Well that, like many other obstinate sentences that were loudly applauded, came from Thomas Jefferson but by way of the talks with Goldwater's grandfather. That immigrant tailor was a 19th Century Polish immigrant familiar with pogroms and dictatorial government, whose hope for his life in America lay in the works of Thomas Jefferson.

The paradox here is that for generations the Democrats had always felt of Jefferson as their own ideological property. But they fixed on his pronouncements about liberty and free speech and never on his central passion that the best government is the least government.

After his defeat and for the next quarter century Goldwater stayed in the Senate, until he was 80. He was regarded by the Democrats as a harmless charming man. And by the conservative Republicans of the South and West, whom he had helped to take over the party, he was thought of as a renegade because, turned out he was in favour of abortion and approved homosexuals in the armed forces. He saw nothing inconsistent with his idea that government should stay out of private life; out of religion - he loathed the Christian coalition evangelists; abortion - something no man should tamper with; homosexuals in the army - it doesn't matter if you're straight what you have to do is shoot straight.

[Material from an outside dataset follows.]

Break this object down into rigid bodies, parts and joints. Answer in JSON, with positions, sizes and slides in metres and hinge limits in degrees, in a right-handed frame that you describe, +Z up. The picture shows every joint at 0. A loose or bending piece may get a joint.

At that huge rally in the California valley I couldn't help noticing that the loudest cheerers were not Jeffersonian philosophers. His simple slogans - anti-big government, anti-Communists, no compulsory civil rights - attracted to his cause crowds of old boy rowdies and simple bigots. And when the rally was over I wrote, what occurred to me then, as the tragedy of his campaign:

"The rally is over, the good-natured crowd disperses to its cokes and TVs and plans to collect 'bucks for Barry'. The night closes in and leaves us still with the galling contradiction between the Goldwater character and the Goldwater mania. He has no strain of demagoguery in him. He detests racial discrimination but the ingrate South listens and sees the Negro foiled. He thinks of Jefferson but his audience looks on Caesar."